Coleman shared information about the family business that was established in 1924 and how deeply engrained he is in the world-wide moving company.

“If I cut my wrist, diesel fuel would come out,” Coleman said, laughing.

He shared his desire to have his father’s name on a Troy University building and his sense of fulfillment when the Coleman Center for Early Learning and Family Enrichment/Dothan was named for his dad.

Coleman expressed his appreciation for Alabama’s agricultural heritage, for the farmers, growers and producers and for Alabama’s young people who are the state’s future leaders.

“Did you know that 85 percent of brain growth occurs before age five,” Coleman said. “And, that 50 percent of our children are unprepared for kindergarten.”

Coleman said he has been a leader all his life and he is using those skills as an advocate for a Pre K3 program with highly trained and highly motivated teachers in the classrooms.
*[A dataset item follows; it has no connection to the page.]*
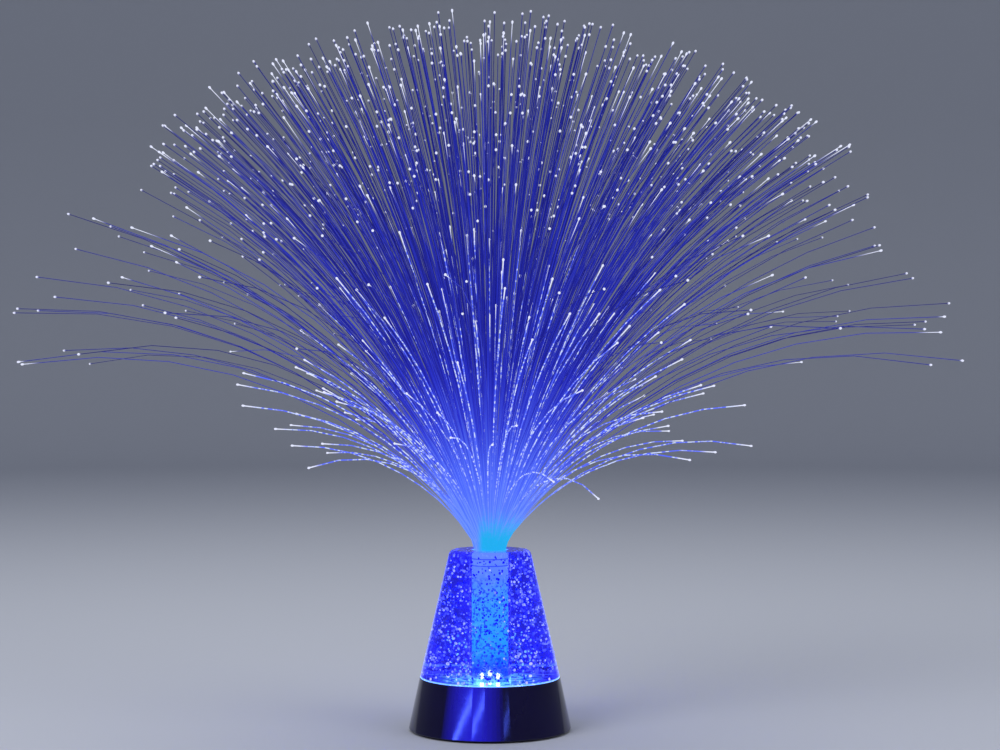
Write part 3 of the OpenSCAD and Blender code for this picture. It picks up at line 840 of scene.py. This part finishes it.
# Lights that only the gloss of the base shows: three slanted streaks, and a blue wash between two
# ends that is brightest at its core. Each bar of the wash is a little nearer than the last
STREAKS = [
    ("left streak", (-0.416, -0.803, 0.243), (-0.734, -0.55, 0.173), 0.75),
    ("middle streak", (-0.127, -0.894, 0.254), (-0.386, -0.824, 0.22), 0.4),
    ("right streak", (0.445, -0.79, 0.234), (0.308, -0.856, 0.224), 0.08),
]
STREAK_THICK = 0.01
STREAK_BLUE = (0.07, 0.12, 1.0)
WASH_LEFT = Vector((-0.87, -0.3, 0.17))
WASH_CORE = Vector((-0.3, -0.568, 0.184))
WASH_RIGHT = Vector((0.3, -0.85, 0.2))
WASH_THICK = 0.24
WASH_BLUE = (0.02, 0.015, 1.0)
WASH_STEPS = 7
WASH_NEARER = 0.01
WASH_POWER = 2.1


def bar(name, first, last, thick, power, color):
    """A bar of light between two points, mirrored in the gloss of the base: a thin one as a slanted
    streak. It lights nothing that isn't glossy."""
    middle = (first + last) / 2.0
    bpy.ops.object.light_add(type="AREA", location=middle)
    light = bpy.context.object
    light.name = name
    light.data.shape = "RECTANGLE"
    light.data.size = (last - first).length
    light.data.size_y = thick
    light.data.energy = power
    light.data.color = color
    light.visible_camera = False
    light.visible_diffuse = False
    along = (last - first).normalized()
    back = (middle - Vector((0.0, 0.0, RIM_Z / 2.0))).normalized()
    up = back.cross(along).normalized()
    light.rotation_euler = Matrix((along, up, along.cross(up))).transposed().to_euler()


def blue_wash():
    """Longer and longer bars round one place, mirrored as a blue glow that fades to both sides."""
    for step in range(WASH_STEPS):
        share = (step + 1) / WASH_STEPS
        nearer = 1.0 - WASH_NEARER * step
        first = WASH_CORE.lerp(WASH_LEFT, share) * nearer
        last = WASH_CORE.lerp(WASH_RIGHT, share) * nearer
        bar(f"blue wash {step + 1}", first, last, WASH_THICK, WASH_POWER * share, WASH_BLUE)


WORLD_COLOR = (0.8, 0.85, 1.0, 1.0)
WORLD_STRENGTH = 0.45


def lighting():
    """Three soft lamps, the streaks and the wash that the base mirrors, and a pale world."""
    lamp("key light", (-0.9, -1.0, 1.1), 0.9, 13.0, mirrored=False)
    lamp("fill light", (1.1, -0.8, 0.7), 1.0, 6.0, mirrored=False)
    lamp("top light", (0.0, 0.3, 1.5), 1.2, 9.0)
    for name, first, last, power in STREAKS:
        bar(name, Vector(first), Vector(last), STREAK_THICK, power, STREAK_BLUE)
    blue_wash()
    world = bpy.data.worlds.new("studio")
    world.use_nodes = True
    background = world.node_tree.nodes["Background"]
    background.inputs["Color"].default_value = WORLD_COLOR
    background.inputs["Strength"].default_value = WORLD_STRENGTH
    bpy.context.scene.world = world


def camera():
    """Level with the spray's middle, in front of the lamp, and framed as the photograph is."""
    bpy.ops.object.camera_add()
    view = bpy.context.object
    offset = (PHOTO_WIDTH / 2 - AXIS_PIXEL_X) * METRES_PER_PIXEL
    view.location = (offset, -CAMERA_DISTANCE, CAMERA_HEIGHT)
    view.rotation_euler = (math.pi / 2.0, 0.0, 0.0)
    view.data.sensor_width = SENSOR_WIDTH
    view.data.lens = SENSOR_WIDTH * CAMERA_DISTANCE / (PHOTO_WIDTH * METRES_PER_PIXEL)
    view.data.clip_start = 0.01
    bpy.context.scene.camera = view


camera()
lighting()
bowl()
finishes()
bubbles()
led_glows()
fibre_spray()
bpy.context.scene.view_settings.view_transform = "Standard"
“The Coleman Center is dedicated to providing early learning opportunities and to family enrichment programs,” he said. “We have a generation of parents who don’t know how to be parents. The enrichment programs will make the quality of their lives better.”

And, the U.S. 2020 census is important to the future betterment of the lives of all Alabamians, he said.

“It is important that every person is counted,” he said. “We could lose a Congressional seat and, if we do, we will go to an area that we don’t like.”

And, in that vein, Coleman said he would like to fill Roby’s vacant seat in Washington. In fact, he will soon have billboards that will hopefully help send him to Washington. “But not as many billboards as Alexander Shunnarah,” he added laughing.

Coleman took questions from the Rotarians and responded that he doesn’t want violent criminals on the street, that he favors a secure Southern border and legal immigration reform, research to find more new ways to help children and more resources funneled into mental health reform.